Rabbi Trebnik was very meticulous to repeat exactly what the Rebbe had said to him, and soon after, I was instructed to undertake this mission.
It took a while to set up the program, but then the students, full of desire for Torah and spirituality, started coming. These fellows were not your standard yeshivah students. They came sporting long hair – pony tails even – and wearing jeans and tee-shirts, not exactly in keeping with the yeshivah dress code. But nobody said, “Listen, just clear out of here,” because everybody knew that the Rebbe wanted this program.
After running the program for a while, I came to New York in 1969 to discuss my progress with the Rebbe.
Prominent in my mind was the concern that, prior to doing this work, I was able to pray at length with deep concentration, but now my responsibilities at the yeshivah were getting in the way of my own spiritual growth.
The Rebbe’s response was that my current mission – to bring my students closer to Torah – should be my first concern. He then gave me an example from the Talmud which relates the story of Rabbi Shmuel bar Shilat, described as the most outstanding of teachers.
One day, the great sage Rav found Rabbi Shmuel bar Shilat in his garden and, surprised to see him out of the classroom, asked him: “Have you abandoned your obligation and neglected your students?”
Rabbi Shmuel bar Shilat answered, “It has been thirteen years that I have not seen my garden, and even now, as I stand here, I am thinking about them.”

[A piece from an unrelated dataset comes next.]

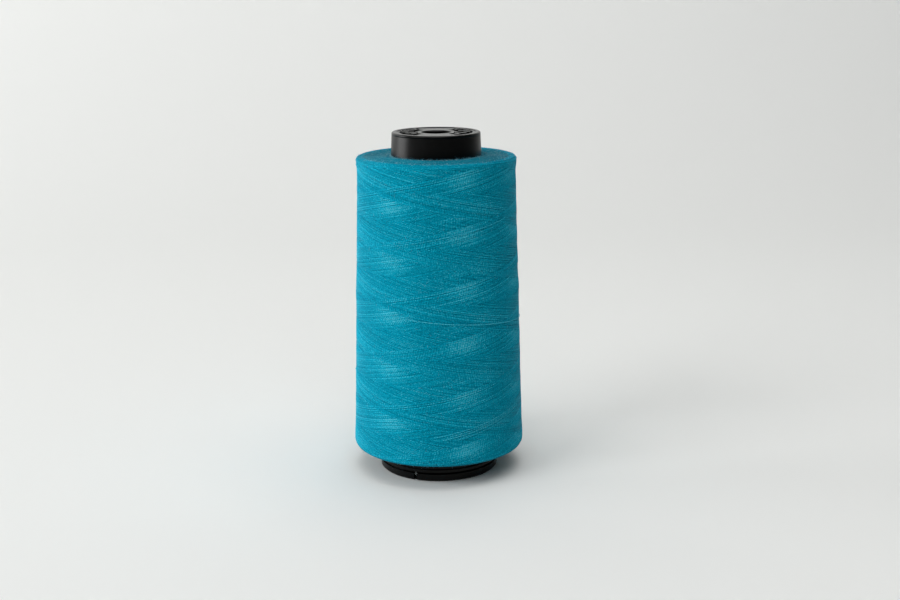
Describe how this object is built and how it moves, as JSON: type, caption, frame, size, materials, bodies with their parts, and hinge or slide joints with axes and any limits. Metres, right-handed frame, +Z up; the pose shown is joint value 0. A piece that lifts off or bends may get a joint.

As the Rebbe was telling me this story, the thought crossed my mind, “This is the end of me. From now on, it’s only the students that matter – I am not important anymore.”
Just then, the Rebbe suddenly stopped speaking and looked up at the ceiling. This in itself was surprising because very rarely would the Rebbe be diverted from the subject at hand. Yet, he paused in the middle, and after a moment, addressed my thoughts head on. He said, “But we still need to find a solution,” meaning, “you can’t leave feeling like that.”
And then the Rebbe proceeded to talk about praying at length. He said that Rabbi Yochanan is quoted in the Talmud as saying, “If only a person would pray the whole day.” The Rebbe stressed that Rabbi Yochanan merely said “if only,” but he did not give a directive that one should pray the whole day. Rather, he was trying to express the importance of prayer and urging people to pray with greater intention.
“If a person prayed the whole day, who would take care of the many things that are important?” the Rebbe asked. “What would happen to his students? Who would take care of them?”
The Rebbe then suggested that I recite several passages of the prayer book slowly, with great intensity. The rest of the prayers could be recited at a more regular pace. But I should bend the page where I stopped my intense prayer so that, after several days of reciting this passage with deep concentration, I could continue on to the next one. In this manner, over a period of time, I would have recited the entire prayer service with deep intention.
“Even that might be a bit hard on some days when you have to get to the yeshivah in order to teach,” the Rebbe added, “because you must also prepare for your classes. A teacher giving a class must prepare and he must prepare very, very well, so that he has complete mastery of the material he is going to convey to the students.”
The Rebbe went on to remind me that when my prayer service suffers due to my teaching obligations, I still had Shabbat to make up for it, adding that “if one prays properly on Shabbat that illuminates the whole week.”
That is what the Rebbe told me, and his advice became the basis of my whole teaching approach.
But after a couple years of teaching, I began to feel that the administrators at Tomchei Temimim were none too happy with the non-conformist students in my program. So I went to see the Rebbe in order to discuss setting up a separate institution for them, apart from the yeshivah.
But the Rebbe did not agree. He urged me not to move out of Tomchei Temimim. He said that we should gear our program towards young returnees to Judaism who were ready to accept the demanding study schedule of a yeshivah, not necessarily those who were at first grade level, so to speak. He wanted us to offer a real yeshivah experience to these students. And he instructed me, “Ich vil ir zolt hodeven chasidishe bochurim un chasidishe yungerleit – I want you to nurture them to become chasidic young men.”
“If you do this,” the Rebbe urged, “it will be the perfection of Tomchei Temimim.” Earlier in the conversation, he had called my program the “glory of Tomchei Temimim.” But now he said “it will be the perfection of Tomchei Temimim” – those were the very words he used, which indicates how strongly he felt about it. (You must understand: Tomchei Temimim was founded by the fifth Chabad Rebbe in the late 1800s, and it counted many elite chasidim among its alumni, and here the Rebbe was calling my program “its perfection”!)
Of course, the program remained at Tomchei Temimim with separate classes in English and separate prayer services. As the Rebbe predicted, this allowed my students to enjoy the authentic yeshivah experience, while benefiting from their own course of study and circle of friends. Over the years, hundreds of students passed through the program, most of whom went on to establish chasidic homes and some of whom went on to serve out in the world as Chabad emissaries, fulfilling the Rebbe’s vision.